Punctuation might help

A recent advert by the UK government and the NHS (National Health Service) is a classic case of garden path sentences. When I first read it, I thought it was saying Side effects won’t stop you catching COVID-19. But then I realised there was an extra word (might) at the end.

I went back to the beginning and discovered that the message was in fact two separate sentences:

  • Side effects won’t stop you.
  • Catching COVID-19 might.

Why is the advert unclear?

The advert contains no punctuation. To show that this message consists of two sentences, it relies solely on a difference in font colours (white for the 1st, orange for the 2nd). A full stop (period) at the end of the first sentence would have shown the split between the sentences much more clearly.

Linguists call this type of string of words a ‘garden path’. The words lead the reader initially in the wrong direction (they lead the reader ‘down the garden path’). The reader then has to back track when she realises she has mis-interpreted the sentence’s structure.

Another example of a garden path

A well known example of a garden path sentence is The horse raced past the barn fell. After reading the first 6 words, it is natural to construe the horse as the subject of an intransitive sentence: The horse raced past the barn.

However, on reaching the 7th word (fell), the reader realises that this additional word can’t fit into that structure. After brief confusion, the reader tracks back to the beginning of the sentence. Ultimately, the reader realises that the horse is in fact the subject of the verb fell and is the antecedent of the relative clause raced past the barn. Said differently, the sentence actually means The horse that was raced past the barn fell. (The horse was raced past the barn and the horse fell.)

And another thing

Lack of punctuation isn’t the only problem with this advert. It uses all capitals (upper case letters). I was taught that using all capitals is unhelpful to readers because capital letters have the same height. Thus, they take longer to recognise and to distinguish from each other.

And in this particular case, using putting all letters in capitals deprives readers of another clue that the word Catching is the first word in a new sentence.
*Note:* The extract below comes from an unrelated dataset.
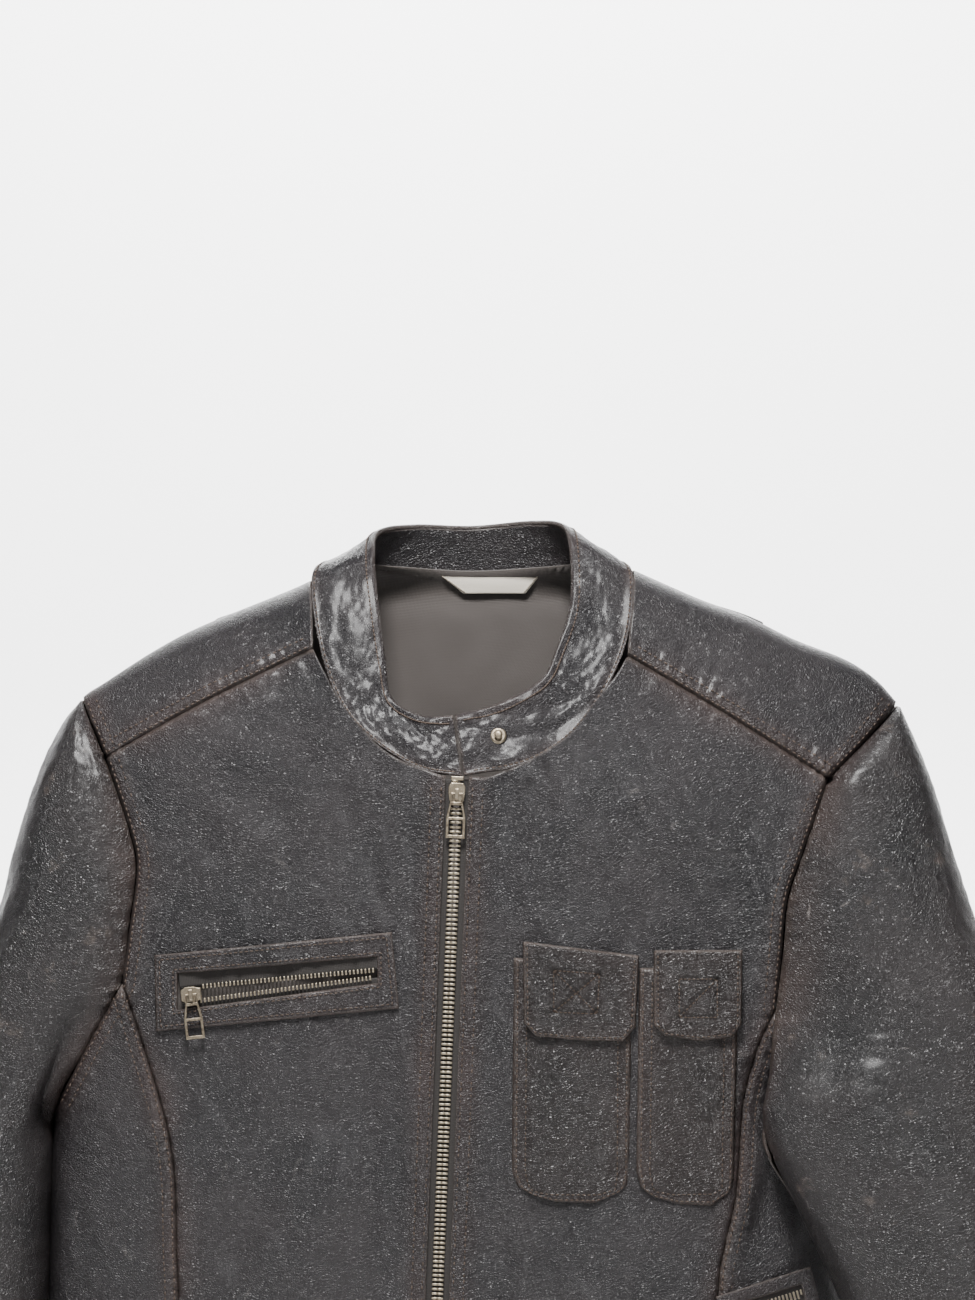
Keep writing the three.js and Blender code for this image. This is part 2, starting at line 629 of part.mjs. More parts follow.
// A flat pull: an eye round the bail, a neck, and a wide window near the free end.
function addPull(name, frame, face, length, width) {
  const hw = width / 2;
  const start = -0.6;
  const out = face + (bailGap - pullThick) / 2;
  const as = [start, start + 1.2, start + 5, start + 6.8, start + length * 0.52,
    start + length * 0.52 + 1.8, start + length - 2.2, start + length];
  const bs = [-hw, -hw + 1.9, -1.5, 1.5, hw - 1.9, hw];
  add(name, cellSolid(frame, as, bs, [out, out + pullThick], (a, b) => {
    const w = Math.abs(b);
    if (a < as[1]) return w < bs[4];
    if (a < as[2]) return w > 1.5 && w < bs[4];
    if (a < as[3]) return true;
    if (a < as[4] || within(a, as[5], as[6])) return w > bs[4];
    return true;
  }), brass());
}

const faceY = midY - frontDepth;       // the flat middle of the chest
const mainLine = new THREE.Vector3(-zipSlope * kx, 0, -kz).normalize();
const outwards = new THREE.Vector3(0, -1, 0);
// Right-handed frame with t along, n out of the face and b across.
function faceFrame(point, t, n) {
  const along = t.clone().normalize();
  const across = new THREE.Vector3().crossVectors(n, along).normalize();
  const out = new THREE.Vector3().crossVectors(along, across).normalize();
  return { point, t: along, b: across, n: out };
}

function bar(frame, a0, a1, b0, b1, c0, c1) {
  return cellSolid(frame, [a0, a1], [b0, b1], [c0, c1], () => true);
}
// A bar whose two ends lie at different distances across the frame.
function slantBar(frame, ends, width, c0, c1) {
  const corner = (e, w, c) => frame.point.clone().addScaledVector(frame.t, ends[e][0])
    .addScaledVector(frame.b, ends[e][1] + w).addScaledVector(frame.n, c);
  const points = [];
  [0, 1].forEach((e) => [0, 1].forEach((w) => [c0, c1].forEach((c) => {
    const wide = Array.isArray(width) ? width[e] : width;
    points.push(corner(e, w * wide, c));
  })));
  const quads = [[0, 1, 3, 2], [4, 6, 7, 5], [0, 4, 5, 1], [2, 3, 7, 6], [0, 2, 6, 4],
    [1, 5, 7, 3]];
  return solidFrom(points, quads);
}

function mainZip() {
  const top = new THREE.Vector3(zipTop[0] * kx, faceY, zipTop[1] * kz);
  const f = faceFrame(top, mainLine, outwards);
  const end = 446 * kz;
  const out = -1.4;
  const edge = tapeHalf * kx + 7;
  [['right', 1], ['left', -1]].forEach(([label, s]) => {
    const inner = slot / 2;
    const outer = inner + mainToothRow;
    const span = (a, b) => (s > 0 ? [a, b] : [-b, -a]);
    add(`main_zip_teeth_${label}`, bar(f, 1, end, ...span(inner, outer), out - toothHeight / 2,
      out + toothHeight / 2), brass());
    add(`main_zip_tape_${label}`, bar(f, 0, end, ...span(outer + 0.3, edge), out - 0.75,
      out - 0.35), tapeCloth());
  });
  add('main_zip_top_stop', bar(f, -1.6, 0.5, -3.4, 3.4, out - 0.2, out + 0.9), brass());
  add('main_zip_pin_box', bar(f, end + 0.4, end + 9, -4.6, 4.6, out - 1.1, out + 1.3), brass());
  const at = top.clone().addScaledVector(mainLine, 8);
  const s = faceFrame(at, mainLine, outwards);
  const face = addSlider('main_zip_slider', s, [12, 9.4], [3.8, post], out);
  addPull('main_zip_pull', s, face, 25, 10.6);
}

// ---- pockets ----
// A closed leather ring round a window, laid on the front of the torso.
function frameRing(name, outerCorners, innerCorners, place, lift) {
  const n = outerCorners.length;
  const steps = 6;
  const around = [];
  for (let i = 0; i < n; i += 1) {
    for (let k = 0; k < steps; k += 1) around.push((i + k / steps) / n);
  }
  around.push(1);
  const pick = (corners, s) => {
    const v = clamp(s, 0, 0.9995) * n;
    const i = Math.floor(v);
    const a = corners[i % n];
    const b = corners[(i + 1) % n];
    return [mix(a[0], b[0], v - i), mix(a[1], b[1], v - i)];
  };
  const flat = (s, t) => {
    const o = pick(outerCorners, s);
    const i = pick(innerCorners, s);
    return place([mix(o[0], i[0], t) * kx, mix(o[1], i[1], t) * kz]);
  };
  const lifted = (s, t) => {
    const p = flat(s, t);
    return p.add(new THREE.Vector3(0, -lift - leather, 0));
  };
  // the ring is cut once, at its first corner, so that it stays a simple sheet
  const ss = around.map((s) => mix(0.001, 0.999, s));
  add(name, sheetGeometry(ss, [0, 0.5, 1], lifted, -leather), black());
}

const chestZipEnds = [[-163, -232.4], [-64, -221]];
function chestPocket() {
  frameRing('chest_pocket_frame', [[-185, -211], [-54, -198], [-50, -240], [-184, -253]],
    [[-172, -221], [-62, -211.5], [-62, -226], [-172, -241]], onFront, layerGap);
  const [a, b] = chestZipEnds.map(([x, z]) => onFront([x * kx, z * kz]));
  const along = b.clone().sub(a).normalize();
  const n = new THREE.Vector3(along.y, -along.x, 0).normalize();
  const f = faceFrame(a, along, n);
  const length = b.distanceTo(a);
  const out = 0.8;
  const w = smallToothRow;
  [['upper', 1, 0], ['lower', -1, 0]].forEach(([label, s]) => {
    const near = (d) => (s > 0 ? d : -d - w);
    add(`chest_zip_teeth_${label}`, slantBar(f, [[4, near(2.9)], [length, near(0.9)]], w,
      out - toothHeight / 2, out + toothHeight / 2), brass());
    const reach = 8.6;
    const t0 = 2.9 + w + 0.3;
    const t1 = 0.9 + w + 0.3;
    const ends = s > 0 ? [[2, t0], [length + 2, t1]] : [[2, -reach], [length + 2, -reach]];
    add(`chest_zip_tape_${label}`, slantBar(f, ends, [reach - t0, reach - t1], -0.45, -0.05),
      tapeCloth());
  });
  const down = new THREE.Vector3().crossVectors(f.n, f.t).negate().normalize();
  const s = faceFrame(a.clone().addScaledVector(along, -1.5), down, f.n);
  const face = addSlider('chest_zip_slider', s, [8.6, 11], [post, 3.8], out);
  addPull('chest_zip_pull', s, face, 23, 9.6);
}

function patchPocket(label, top, bottom, left, right, flap) {
  panel(`${label}_pocket_body`, [top, bottom, left, right].map((e) => pattern(...e)), onFront,
    black(), { flip: true, lift: leather + 2 * layerGap, steps: [6, 8], edgeGap: 0 });
  panel(`${label}_pocket_flap`, flap.map((e) => pattern(...e)), onFront, black(),
    { flip: true, lift: 2 * leather + 3.4 * layerGap, steps: [6, 4], edgeGap: 0 });
}

function patchPockets() {
  patchPocket('inner', [[13, -212], [78, -219]], [[24, -343], [36, -346.5], [58, -347], [70, -342]],
    [[13, -212], [12, -330], [15, -338], [24, -343]],
    [[78, -219], [77, -330], [75, -338], [70, -342]],
    [[[18, -203], [82, -211]], [[25, -255], [50, -257.5], [73, -258]],
      [[18, -203], [18.5, -248], [25, -255]], [[82, -211], [80, -250], [73, -258]]]);
  patchPocket('outer', [[82, -218], [137, -216]], [[90, -344], [104, -348], [122, -349], [131, -343]],
    [[82, -218], [80.5, -330], [83, -339], [90, -344]],
    [[137, -216], [134.5, -330], [134, -338], [131, -343]],
    [[[90, -208], [139, -208]], [[96, -255], [115, -258], [133, -256]],
      [[90, -208], [90, -249], [96, -255]], [[139, -208], [138.5, -249], [133, -256]]]);
}

function lowerPocket(label, side, ends) {
  const angle = ([x, z]) => roundSide(side, [sideAngle(x, z, true), z]);
  const [a, b] = ends.map(([x, z]) => angle([x * kx, z * kz]));
  const along = b.clone().sub(a).normalize();
  const up = new THREE.Vector3(0, 0, 1);
  const n = new THREE.Vector3().crossVectors(along, up).normalize();
  if (n.y > 0) n.negate();
  const f = faceFrame(a, along, n);
  const length = b.distanceTo(a);
  const lift = 2.7 - (kx - 1);  // the straight zip lies over the bulge of the hip
  const w = 13;
  add(`lower_pocket_welt_${label}`, cellSolid(f, [-8, 0, length, length + 8],
    [-w, -5, 5, w], [lift, lift + leather], (s, t) => Math.abs(t) > 5 || s < 0 || s > length),
  black());
  const out = lift + leather / 2;
  add(`lower_zip_tape_${label}`, bar(f, -4, length + 4, -8, 8, lift - 0.9, lift - 0.5),
    tapeCloth());
  add(`lower_zip_teeth_${label}`, bar(f, 1, length - 1, -2.6, 2.6, lift - 0.2, lift + 1), brass());
  const down = new THREE.Vector3().crossVectors(f.n, f.t).normalize();
  if (down.z > 0) down.negate();
  const s = faceFrame(a.clone().addScaledVector(along, 8), down, f.n);
  const base = out + 0.7;
  const hold = cellSolid(s, [-4, -3.2, 2.2, 3.2, 4], [-5, -1.1, 1.1, 5],
    [base, base + plate, base + plate + bailGap, base + plate + bailGap + 0.9],
    (p, q, r) => {
      if (r < base + plate) return true;
      if (Math.abs(q) > 1.1) return false;
      if (r < base + plate + bailGap) return within(p, 2.2, 3.2);
      return within(p, -3.2, 3.2);
    });
  add(`lower_zip_slider_${label}`, hold, brass());
  addPull(`lower_zip_pull_${label}`, s, base + plate, 23, 9.6);
}

// ---- linings, label and snap ----
function linings() {
  // the lining hangs free of the shell and is sewn to it along the hem
  const deep = (t) => -(leather + mix(3, 0.6, smooth(0.86, 1, t)));
  const hem = -556;
  panel('lining_back', [
    pattern([-186, -62], [-104, -22], [-60, -14], [0, -12], [50, -12], [84, -22], [150, -54],
      [178, -68]),
    pattern([-160, hem], [110, hem]),
    pattern([-186, -62], [-186, -200], [-166, -300], [-160, hem]),
    pattern([178, -68], [146, -200], [120, -300], [110, hem]),
  ], onBack, cloth(), { thick: lining, lift: deep, steps: [8, 9] });
  panel('lining_front_right', [
    pattern([-184, -116], [-110, -88], [-60, -124]), pattern([-160, hem], [-62, hem]),
    pattern([-184, -116], [-186, -200], [-166, -300], [-160, hem]),
    pattern([-60, -124], [-62, hem]),
  ], onFront, cloth(), { thick: lining, lift: deep, flip: true, steps: [6, 9] });
  panel('lining_front_left', [
    pattern([26, -124], [84, -90], [158, -122]), pattern([16, hem], [110, hem]),
    pattern([26, -124], [16, hem]),
    pattern([158, -122], [146, -200], [120, -300], [110, hem]),
  ], onFront, cloth(), { thick: lining, lift: deep, flip: true, steps: [6, 9] });
  panel('zip_facing_right', [
    pattern([-58, -112], [-40, -114]), pattern([-60, hem - 8], [-56, hem - 8]),
    pattern([-58, -112], [-60, hem - 8]), pattern([-40, -114], [-56, hem - 8]),
  ], onFront, black(), { lift: deep, flip: true, steps: [3, 8] });
  panel('zip_facing_left', [
    pattern([4, -116], [24, -114]), pattern([-14, hem - 8], [14, hem - 8]),
    pattern([4, -116], [-14, hem - 8]), pattern([24, -114], [14, hem - 8]),
  ], onFront, black(), { lift: deep, flip: true, steps: [3, 8] });
}

function label() {
  const shape = [[-29, 0], [29, 0], [20, -11], [-15, -11]];
  // it lies against the collar's inner layer, whose face moves with the leather
  const face = 2 * (1.2 - leather);
  const top = shape.map(([x, z]) => new THREE.Vector3(x, face - 0.25, z));
  const back = shape.map(([x, z]) => new THREE.Vector3(x, face + 0.25, z));
  const quads = [[0, 1, 2, 3], [7, 6, 5, 4], [0, 4, 5, 1], [1, 5, 6, 2], [2, 6, 7, 3],
    [3, 7, 4, 0]];
  add('hang_loop_label', solidFrom([...top, ...back], quads), cream());
}

function snap() {
  const p = collarPoint(0.955, 0.55, 0);
  const q = collarPoint(0.975, 0.55, 0);
  const r = collarPoint(0.955, 0.35, 0);
  const n = q.clone().sub(p).cross(r.clone().sub(p)).normalize();
  if (n.y > 0) n.negate();
  const at = p.clone().addScaledVector(n, leather + 0.5);
  const turn = new THREE.Quaternion().setFromUnitVectors(new THREE.Vector3(0, 1, 0), n);
  const lathe = [[0, 0], [4.6, 0], [4.6, 0.5], [3.4, 1], [2, 0.8], [1.9, 1.6], [2.3, 2.4],
    [1.6, 3.1], [0, 3.3]];
  const g = new THREE.LatheGeometry(lathe.map(([x, y]) => new THREE.Vector2(x, y)), 16);
  g.applyQuaternion(turn);
  g.translate(at.x, at.y, at.z);
  add('snap_stud', g, brass());
}

frontPanels();
sidePanel('side_panel_right', -1, princessR, pitR);
sidePanel('side_panel_left', 1, princessL, pitL);
backPanels();
yoke('yoke_right', -1, yokeCornerR, [-213, -102], -226, [-101, [-74, -2], [-44, -8]]);
yoke('yoke_left', 1, yokeCornerL, [187, -114], 224, [81, [56, -2], [28, -8]]);
sleeve(-1, 'right', rowsR);
sleeve(1, 'left', rowsL);
collar();
mainZip();
chestPocket();
patchPockets();
lowerPocket('left', 1, [[134, -409], [172, -398]]);
lowerPocket('right', -1, [[-186, -432], [-220, -420]]);
linings();
label();
snap();

export default jacket;
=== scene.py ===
import math

import bmesh
import bpy
import numpy as np
from mathutils import Matrix, Vector


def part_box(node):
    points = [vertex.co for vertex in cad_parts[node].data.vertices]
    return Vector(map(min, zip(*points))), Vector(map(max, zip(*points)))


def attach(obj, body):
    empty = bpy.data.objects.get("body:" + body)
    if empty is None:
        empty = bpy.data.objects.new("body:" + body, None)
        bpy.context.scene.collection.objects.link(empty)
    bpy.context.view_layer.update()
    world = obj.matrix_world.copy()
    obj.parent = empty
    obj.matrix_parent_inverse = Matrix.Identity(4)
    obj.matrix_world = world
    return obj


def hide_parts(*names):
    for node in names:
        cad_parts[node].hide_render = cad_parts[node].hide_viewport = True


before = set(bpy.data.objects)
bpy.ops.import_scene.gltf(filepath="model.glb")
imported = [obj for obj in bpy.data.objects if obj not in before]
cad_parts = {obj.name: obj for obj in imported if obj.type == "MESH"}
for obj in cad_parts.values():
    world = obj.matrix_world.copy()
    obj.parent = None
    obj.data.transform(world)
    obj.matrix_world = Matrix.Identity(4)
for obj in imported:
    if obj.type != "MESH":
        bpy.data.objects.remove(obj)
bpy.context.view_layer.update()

MM = 0.001
ROOT = "jacket"


def node_box(name):
    """A solid's box in millimetres, lowest and highest corner."""
    low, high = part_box(name)
    return np.array(low) / MM, np.array(high) / MM


# ---- overall measures, taken from the solids ----
FACE_Y = node_box("front_panel_left")[0][1]
BACK_Y = node_box("back_panel_left")[1][1]
DEPTH = BACK_Y - FACE_Y
FRONT_DEPTH = DEPTH * 0.525
BACK_DEPTH = DEPTH * 0.475
MID_Y = FACE_Y + FRONT_DEPTH
CENTRE_X = -15.0
SQUARE = 3.2
FRONT_FALL = 140.0
HEM_Z = -570.0
LEATHER = 1.2
ZIP_TOP = (-18.0, -114.0)
ZIP_SLOPE = 11 / 284
TAPE_HALF = 6.5
BAND = 8.5
STITCH_ROWS = (2.0, 7.0)
ZIP_STITCH_ROWS = (8.6, 14.2)
YOKE_BACK_FALL = 90.0
BACK_MID_X = -10
WAVE = 6.283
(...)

Maybe the drafters of this advert deliberately made it difficult to read, so that readers would spend longer reading it and, as a result, internalise the message more thoroughly. That could sometimes be a valid strategy.

In this particular case, though, I doubt whether that was the strategy. I expect the drafters and designers wanted to make the message both stand out and be easy to read. If that was the intention, the drafters and designers failed. They led readers down the garden path for no reason.


  1. Definitely agree, the NHS’s message is poorly worded.
    But I’m not sure the first sentence is saying “Side effects won’t stop you catching COVID-19”. The side effects in question are those from getting a Covid shot. I think the first sentence is saying “Side effects won’t stop you from living your life normally”. Even more morbidly, it’s saying “Side effects won’t kill you.”
    With either of my interpretations, the second sentence – “Catching Covid might” – makes good sense.
    It might take more than punctuation to fix the ad.

  2. Thanks Paul. My first sentence didn’t actually say what I intended, and in fact contradicted what I meant to say! So I’ve deleted ‘catching COVID-19’ from the end of that sentence.
    Here was my point: COVID-19 doesn’t belong in the first sentence at all, but the advert is laid out in a way that makes it look, at first sight, as though there is only one sentence, not two.
    I agree with your interpretation of the first sentence and I agree that the second sentence is fine.